╭─ AVAILABLE DATA

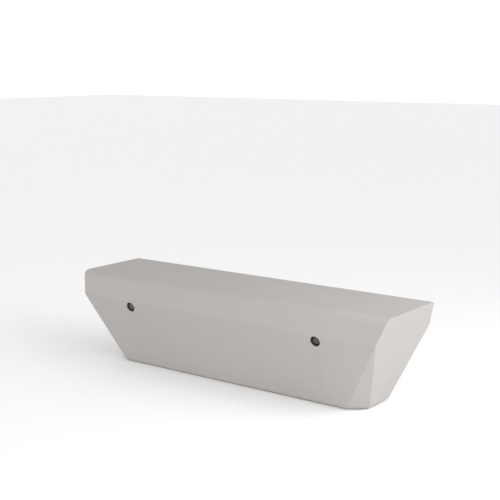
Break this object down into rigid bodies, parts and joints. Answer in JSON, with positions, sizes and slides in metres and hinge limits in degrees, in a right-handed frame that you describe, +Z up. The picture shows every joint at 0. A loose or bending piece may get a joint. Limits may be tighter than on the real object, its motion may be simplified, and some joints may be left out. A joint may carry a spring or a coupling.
{
  "type": "backless bench",
  "caption": "Backless street bench: a cast-stone block with a flat seat, a band that leans out to a widest line, undercut faces and ends, corner facets and bolted lifting points.",
  "frame": {"origin": "middle of the flat base, on the ground", "axes": "+X along the seat, +Y to the back, +Z up"},
  "size_m": [1.8, 0.488, 0.46],
  "materials": {
    "stone": "smooth pale warm-grey cast stone, matt, faintly mottled",
    "rebar_steel": "plain reinforcing steel, embedded",
    "zinc_steel": "dull zinc plate",
    "bolt_steel": "weathered dark zinc plate",
    "dark_liner": "matt dark plastic"
  },
  "bodies": {
    "root": {"bench_body": "stone", "cage_links": "rebar_steel", "cage_top_bars": "rebar_steel", "cage_bottom_bars": "rebar_steel", "cage_side_bars": "rebar_steel", "left_end_hairpins": "rebar_steel", "right_end_hairpins": "rebar_steel", "front_left_lifting_socket": "zinc_steel", "front_left_cross_bar": "rebar_steel", "front_left_recess_ring": "dark_liner", "front_left_washer": "zinc_steel", "front_left_closing_bolt": "bolt_steel", "back_left_lifting_socket": "zinc_steel", "back_left_cross_bar": "rebar_steel", "back_left_recess_ring": "dark_liner", "back_left_washer": "zinc_steel", "back_left_closing_bolt": "bolt_steel", "front_right_lifting_socket": "zinc_steel", "front_right_cross_bar": "rebar_steel", "front_right_recess_ring": "dark_liner", "front_right_washer": "zinc_steel", "front_right_closing_bolt": "bolt_steel", "back_right_lifting_socket": "zinc_steel", "back_right_cross_bar": "rebar_steel", "back_right_recess_ring": "dark_liner", "back_right_washer": "zinc_steel", "back_right_closing_bolt": "bolt_steel", "left_anchor_socket": "zinc_steel", "left_anchor_bar": "rebar_steel", "right_anchor_socket": "zinc_steel", "right_anchor_bar": "rebar_steel"}
  },
  "joints": []
}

╰─

TASK STATEMENT: Please repeat the listing above in full and exactly.

EXERCISE ANSWER:
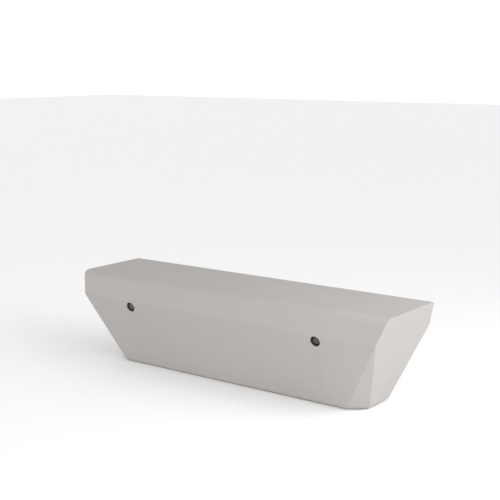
Break this object down into rigid bodies, parts and joints. Answer in JSON, with positions, sizes and slides in metres and hinge limits in degrees, in a right-handed frame that you describe, +Z up. The picture shows every joint at 0. A loose or bending piece may get a joint. Limits may be tighter than on the real object, its motion may be simplified, and some joints may be left out. A joint may carry a spring or a coupling.
{
  "type": "backless bench",
  "caption": "Backless street bench: a cast-stone block with a flat seat, a band that leans out to a widest line, undercut faces and ends, corner facets and bolted lifting points.",
  "frame": {"origin": "middle of the flat base, on the ground", "axes": "+X along the seat, +Y to the back, +Z up"},
  "size_m": [1.8, 0.488, 0.46],
  "materials": {
    "stone": "smooth pale warm-grey cast stone, matt, faintly mottled",
    "rebar_steel": "plain reinforcing steel, embedded",
    "zinc_steel": "dull zinc plate",
    "bolt_steel": "weathered dark zinc plate",
    "dark_liner": "matt dark plastic"
  },
  "bodies": {
    "root": {"bench_body": "stone", "cage_links": "rebar_steel", "cage_top_bars": "rebar_steel", "cage_bottom_bars": "rebar_steel", "cage_side_bars": "rebar_steel", "left_end_hairpins": "rebar_steel", "right_end_hairpins": "rebar_steel", "front_left_lifting_socket": "zinc_steel", "front_left_cross_bar": "rebar_steel", "front_left_recess_ring": "dark_liner", "front_left_washer": "zinc_steel", "front_left_closing_bolt": "bolt_steel", "back_left_lifting_socket": "zinc_steel", "back_left_cross_bar": "rebar_steel", "back_left_recess_ring": "dark_liner", "back_left_washer": "zinc_steel", "back_left_closing_bolt": "bolt_steel", "front_right_lifting_socket": "zinc_steel", "front_right_cross_bar": "rebar_steel", "front_right_recess_ring": "dark_liner", "front_right_washer": "zinc_steel", "front_right_closing_bolt": "bolt_steel", "back_right_lifting_socket": "zinc_steel", "back_right_cross_bar": "rebar_steel", "back_right_recess_ring": "dark_liner", "back_right_washer": "zinc_steel", "back_right_closing_bolt": "bolt_steel", "left_anchor_socket": "zinc_steel", "left_anchor_bar": "rebar_steel", "right_anchor_socket": "zinc_steel", "right_anchor_bar": "rebar_steel"}
  },
  "joints": []
}